LLMs have totally transformed lots of things that I do, and I use them constantly, but they didn’t fundamentally alter my ability to overcome ADHD inertia. But now, this thing that has seemed as close to an immutable fact about myself as can be is melting away. And it’s thanks to Claude Code.
ADHD inertia comes with not a small amount of embarrassment and shame. Admitting that you can’t get started feels terrible. Claude Code almost completely solves this for me. I can open a new session, and give it the worst possible prompt, stream of consciousness style, without thinking too much about planning or success criteria or anything else. In a few minutes, I have something to react to, and I can move from getting started mode to improvement and iteration mode. I can even throw away the first session, it literally doesn’t matter. My brain has now overcome inertia and I can make progress on an idea.
That’s it, that’s all it takes. Claude has successfully reduced the cognitive and emotional cost of “getting started” to approximately zero.
Of course, I work in a code-driven profession, so generating code is often what getting started looks like for me. But we all live in a world in which a surprising number of problems can be turned into code. And, there are already tons of people talking about how they just use Claude Code as general-purpose agent where code isn’t the objective. We’re very, very close to widespread, cost-effective access to agents who can help you get started on all kinds of things.
I don’t think there’s anything intrinsic about Claude Code that brings this about, it’s the agency of Claude Code that is the magic. You could use an open source model (Kimi K2’s API is Claude Code compatible) or the Gemini CLI, etc. If your particular inertia is completion-based rather than initiation-based, you could use the same approach. The possibilities are really quite staggering, and I don’t say that lightly.
Isn’t this cheating? How do you learn anything? Isn’t the code low quality?

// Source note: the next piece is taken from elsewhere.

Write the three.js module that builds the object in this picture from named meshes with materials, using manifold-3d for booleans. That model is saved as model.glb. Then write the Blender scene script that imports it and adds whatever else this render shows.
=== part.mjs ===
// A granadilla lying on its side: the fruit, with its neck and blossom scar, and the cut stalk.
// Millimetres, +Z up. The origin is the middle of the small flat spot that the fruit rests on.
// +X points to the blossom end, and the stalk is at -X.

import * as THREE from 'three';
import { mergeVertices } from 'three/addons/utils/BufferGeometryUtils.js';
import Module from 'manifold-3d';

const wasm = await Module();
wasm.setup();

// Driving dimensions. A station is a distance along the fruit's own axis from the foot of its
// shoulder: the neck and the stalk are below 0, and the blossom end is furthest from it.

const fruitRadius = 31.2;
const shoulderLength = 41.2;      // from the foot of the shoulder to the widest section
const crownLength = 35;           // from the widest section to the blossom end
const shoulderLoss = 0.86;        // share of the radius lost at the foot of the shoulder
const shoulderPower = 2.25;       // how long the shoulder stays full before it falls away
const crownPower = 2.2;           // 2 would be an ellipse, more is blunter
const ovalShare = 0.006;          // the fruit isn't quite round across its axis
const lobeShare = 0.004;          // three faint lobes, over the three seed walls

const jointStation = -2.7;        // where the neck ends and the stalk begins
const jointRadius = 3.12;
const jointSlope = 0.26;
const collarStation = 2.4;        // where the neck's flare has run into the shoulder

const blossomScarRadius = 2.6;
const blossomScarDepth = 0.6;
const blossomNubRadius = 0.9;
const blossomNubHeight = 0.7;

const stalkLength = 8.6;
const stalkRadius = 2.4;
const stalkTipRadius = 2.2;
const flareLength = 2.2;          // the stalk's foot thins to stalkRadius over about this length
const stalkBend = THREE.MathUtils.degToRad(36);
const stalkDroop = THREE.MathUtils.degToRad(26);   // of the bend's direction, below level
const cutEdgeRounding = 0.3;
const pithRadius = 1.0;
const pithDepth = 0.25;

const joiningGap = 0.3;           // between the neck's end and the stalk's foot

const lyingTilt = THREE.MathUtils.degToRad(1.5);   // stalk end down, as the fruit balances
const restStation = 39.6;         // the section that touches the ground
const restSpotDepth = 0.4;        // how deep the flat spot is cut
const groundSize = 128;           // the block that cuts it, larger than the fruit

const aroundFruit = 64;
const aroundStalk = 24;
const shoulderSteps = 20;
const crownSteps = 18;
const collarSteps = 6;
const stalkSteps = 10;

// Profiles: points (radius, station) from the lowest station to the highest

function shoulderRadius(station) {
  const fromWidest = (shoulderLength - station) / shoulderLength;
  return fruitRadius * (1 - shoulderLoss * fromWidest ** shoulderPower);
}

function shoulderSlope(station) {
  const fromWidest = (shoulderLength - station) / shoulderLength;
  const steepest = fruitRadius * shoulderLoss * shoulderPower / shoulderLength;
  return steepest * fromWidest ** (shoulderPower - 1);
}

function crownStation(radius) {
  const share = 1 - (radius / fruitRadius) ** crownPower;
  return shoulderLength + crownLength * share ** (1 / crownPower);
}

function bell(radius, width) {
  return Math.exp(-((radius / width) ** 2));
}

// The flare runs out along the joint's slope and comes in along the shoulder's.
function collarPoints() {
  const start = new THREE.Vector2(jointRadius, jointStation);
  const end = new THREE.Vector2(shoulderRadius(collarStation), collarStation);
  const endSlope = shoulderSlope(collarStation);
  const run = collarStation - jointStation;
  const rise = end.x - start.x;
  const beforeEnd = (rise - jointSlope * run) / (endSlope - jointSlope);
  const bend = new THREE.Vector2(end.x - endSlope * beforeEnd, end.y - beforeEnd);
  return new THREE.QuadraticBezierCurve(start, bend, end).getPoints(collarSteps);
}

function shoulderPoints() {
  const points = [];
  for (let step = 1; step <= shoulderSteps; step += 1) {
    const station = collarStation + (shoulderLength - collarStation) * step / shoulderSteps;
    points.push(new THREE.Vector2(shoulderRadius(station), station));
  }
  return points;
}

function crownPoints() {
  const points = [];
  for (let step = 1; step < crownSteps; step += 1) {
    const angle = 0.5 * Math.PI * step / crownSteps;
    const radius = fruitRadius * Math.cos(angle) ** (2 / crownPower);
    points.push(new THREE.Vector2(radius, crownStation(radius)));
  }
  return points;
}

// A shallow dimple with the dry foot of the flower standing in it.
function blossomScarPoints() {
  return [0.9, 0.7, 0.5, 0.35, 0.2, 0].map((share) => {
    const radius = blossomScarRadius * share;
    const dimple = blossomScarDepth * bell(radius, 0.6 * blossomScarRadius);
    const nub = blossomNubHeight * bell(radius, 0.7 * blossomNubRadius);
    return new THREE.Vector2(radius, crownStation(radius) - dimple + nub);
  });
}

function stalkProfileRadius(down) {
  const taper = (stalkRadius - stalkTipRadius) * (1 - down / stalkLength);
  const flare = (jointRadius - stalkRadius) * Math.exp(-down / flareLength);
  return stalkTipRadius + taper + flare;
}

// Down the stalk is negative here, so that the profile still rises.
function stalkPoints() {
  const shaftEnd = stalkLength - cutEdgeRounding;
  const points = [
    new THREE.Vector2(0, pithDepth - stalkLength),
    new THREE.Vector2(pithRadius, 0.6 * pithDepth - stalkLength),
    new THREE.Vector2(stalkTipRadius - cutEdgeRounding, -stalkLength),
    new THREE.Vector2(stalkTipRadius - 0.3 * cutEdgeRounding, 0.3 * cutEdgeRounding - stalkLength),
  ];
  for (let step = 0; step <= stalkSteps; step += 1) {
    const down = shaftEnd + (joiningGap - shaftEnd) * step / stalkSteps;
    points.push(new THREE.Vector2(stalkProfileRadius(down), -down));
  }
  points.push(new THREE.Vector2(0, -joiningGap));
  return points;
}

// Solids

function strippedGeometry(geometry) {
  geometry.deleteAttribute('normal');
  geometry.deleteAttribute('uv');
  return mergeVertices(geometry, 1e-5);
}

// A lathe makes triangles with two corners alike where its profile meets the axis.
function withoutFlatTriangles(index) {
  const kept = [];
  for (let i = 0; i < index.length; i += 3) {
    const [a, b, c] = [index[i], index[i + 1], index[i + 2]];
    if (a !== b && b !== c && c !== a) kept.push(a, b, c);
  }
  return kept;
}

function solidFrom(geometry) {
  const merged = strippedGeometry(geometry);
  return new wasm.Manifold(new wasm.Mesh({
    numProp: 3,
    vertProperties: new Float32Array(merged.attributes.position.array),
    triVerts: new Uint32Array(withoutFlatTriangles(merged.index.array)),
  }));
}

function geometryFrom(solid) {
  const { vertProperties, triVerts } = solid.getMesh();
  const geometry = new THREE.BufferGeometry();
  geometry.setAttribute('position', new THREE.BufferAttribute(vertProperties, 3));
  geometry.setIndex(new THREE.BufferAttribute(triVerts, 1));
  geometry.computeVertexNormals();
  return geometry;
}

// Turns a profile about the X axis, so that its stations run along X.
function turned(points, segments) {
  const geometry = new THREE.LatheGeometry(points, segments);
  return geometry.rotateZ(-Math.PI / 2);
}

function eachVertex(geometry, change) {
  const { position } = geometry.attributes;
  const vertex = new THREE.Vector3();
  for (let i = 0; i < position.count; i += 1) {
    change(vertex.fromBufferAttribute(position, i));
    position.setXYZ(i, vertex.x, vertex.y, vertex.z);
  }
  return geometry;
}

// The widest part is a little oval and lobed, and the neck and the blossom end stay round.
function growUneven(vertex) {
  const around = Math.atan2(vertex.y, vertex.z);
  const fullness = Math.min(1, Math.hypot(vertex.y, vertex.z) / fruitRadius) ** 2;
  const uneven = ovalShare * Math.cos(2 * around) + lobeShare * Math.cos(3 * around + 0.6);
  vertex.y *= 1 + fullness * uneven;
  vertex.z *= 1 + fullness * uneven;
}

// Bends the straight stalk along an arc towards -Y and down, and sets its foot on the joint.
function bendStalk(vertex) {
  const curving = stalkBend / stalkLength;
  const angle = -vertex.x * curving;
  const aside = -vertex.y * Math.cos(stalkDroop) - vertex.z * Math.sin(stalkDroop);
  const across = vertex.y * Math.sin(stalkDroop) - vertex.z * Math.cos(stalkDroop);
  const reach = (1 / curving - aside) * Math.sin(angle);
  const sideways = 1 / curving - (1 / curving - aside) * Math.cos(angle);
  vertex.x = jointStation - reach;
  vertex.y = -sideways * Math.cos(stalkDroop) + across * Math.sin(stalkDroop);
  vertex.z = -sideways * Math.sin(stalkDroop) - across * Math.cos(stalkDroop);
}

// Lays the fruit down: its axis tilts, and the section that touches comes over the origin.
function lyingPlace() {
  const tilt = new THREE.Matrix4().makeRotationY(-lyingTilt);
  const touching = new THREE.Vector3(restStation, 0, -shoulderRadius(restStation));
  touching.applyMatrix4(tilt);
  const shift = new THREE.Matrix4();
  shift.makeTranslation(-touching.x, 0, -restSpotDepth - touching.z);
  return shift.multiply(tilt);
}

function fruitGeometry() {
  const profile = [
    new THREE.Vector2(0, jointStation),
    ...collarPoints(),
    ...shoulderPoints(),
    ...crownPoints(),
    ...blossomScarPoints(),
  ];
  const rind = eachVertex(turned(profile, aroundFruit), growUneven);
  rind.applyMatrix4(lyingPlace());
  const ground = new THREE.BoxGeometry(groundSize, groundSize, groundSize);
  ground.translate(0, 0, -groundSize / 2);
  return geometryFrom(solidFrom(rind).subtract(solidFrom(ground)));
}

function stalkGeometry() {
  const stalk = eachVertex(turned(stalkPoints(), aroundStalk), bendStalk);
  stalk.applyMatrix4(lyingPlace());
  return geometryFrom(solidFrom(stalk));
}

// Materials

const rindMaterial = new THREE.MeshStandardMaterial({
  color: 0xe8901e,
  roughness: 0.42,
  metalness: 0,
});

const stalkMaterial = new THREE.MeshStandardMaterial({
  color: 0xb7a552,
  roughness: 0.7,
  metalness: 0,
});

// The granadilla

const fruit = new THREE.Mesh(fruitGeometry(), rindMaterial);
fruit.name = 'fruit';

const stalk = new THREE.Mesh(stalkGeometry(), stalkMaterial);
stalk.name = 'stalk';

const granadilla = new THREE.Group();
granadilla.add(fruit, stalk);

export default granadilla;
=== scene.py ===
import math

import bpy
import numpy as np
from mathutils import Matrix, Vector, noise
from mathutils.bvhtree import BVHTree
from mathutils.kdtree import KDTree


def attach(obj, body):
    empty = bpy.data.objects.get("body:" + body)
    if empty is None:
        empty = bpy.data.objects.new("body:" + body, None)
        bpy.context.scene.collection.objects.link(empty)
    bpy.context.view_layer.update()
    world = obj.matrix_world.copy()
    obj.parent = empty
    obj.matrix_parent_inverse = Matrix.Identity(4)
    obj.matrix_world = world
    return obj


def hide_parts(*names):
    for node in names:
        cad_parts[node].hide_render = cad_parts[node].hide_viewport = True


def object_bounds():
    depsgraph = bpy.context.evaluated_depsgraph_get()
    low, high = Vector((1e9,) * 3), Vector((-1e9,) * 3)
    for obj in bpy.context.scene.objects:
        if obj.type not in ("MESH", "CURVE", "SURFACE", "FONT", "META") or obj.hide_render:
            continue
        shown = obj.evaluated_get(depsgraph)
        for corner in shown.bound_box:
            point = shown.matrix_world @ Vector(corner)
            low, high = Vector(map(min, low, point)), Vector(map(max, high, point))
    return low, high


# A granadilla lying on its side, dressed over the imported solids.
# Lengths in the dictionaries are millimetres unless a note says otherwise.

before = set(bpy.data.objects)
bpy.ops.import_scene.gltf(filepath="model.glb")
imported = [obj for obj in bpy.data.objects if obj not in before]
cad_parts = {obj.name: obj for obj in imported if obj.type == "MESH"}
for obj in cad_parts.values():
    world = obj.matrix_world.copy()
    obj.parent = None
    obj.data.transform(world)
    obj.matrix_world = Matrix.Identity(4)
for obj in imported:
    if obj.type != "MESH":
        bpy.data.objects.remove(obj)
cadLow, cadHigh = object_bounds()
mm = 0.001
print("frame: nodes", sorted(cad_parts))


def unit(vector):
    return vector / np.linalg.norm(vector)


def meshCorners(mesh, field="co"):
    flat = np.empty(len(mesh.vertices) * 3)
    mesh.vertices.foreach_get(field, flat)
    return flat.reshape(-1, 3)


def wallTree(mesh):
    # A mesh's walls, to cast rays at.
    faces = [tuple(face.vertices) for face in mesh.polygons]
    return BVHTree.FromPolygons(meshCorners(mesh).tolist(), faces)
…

Note that I haven’t use the phrase “vibe coding” anywhere until now, despite the fact that agentic coding assistants are a primary use case for vibe coding. The difference in what I’m describing is that the goal is not to use agents to produce something, even if they end up doing so. The goal for me is to create the conditions where producing something is even possible.
Today’s AI discourse is mostly focused on productivity gains and whether they are real or illusory. Do AI tools help coders move faster? “Productivity” is generally shorthand for “units of ouput per time unit or person”. For personal productivity, though, this misses the counterfactuals, the entirely new output that could have existed but doesn’t for whatever reason (ADHD inertia in my case). Doing existing things faster is useful but less appealing for creation. Doing entirely new things that would otherwise be lost to inertia is much more compelling to me — increasing the amount of interesting and creative endeavors in the world is positive-sum.
A final note on objections that inevitably appear when discussions of mental health and AI intersect, especially in the US. It’s undeniably true that systemic barriers exist to health care, especially mental health care, and that using AI as a tool for mental health is a delicate topic. These discussions, though, often involve some version of the idea that these systemic challenges should be the focus, not developing technological workarounds. I think this is not only unnecessarily zero-sum, but it relegates people who suffer in many forms to a purgatory where they must wait for societal problems to be solved (good luck!) or risk the ire of others shaming them for just trying to improve their lives.
Both things can be true — we shouldn’t rely on technology companies to develop solutions to systemic social issues and we also shouldn’t expect suffering people to wait for problems that predate their birth to wait for the “right” solution to appear. Asking us to do so is truly denying us of our agency.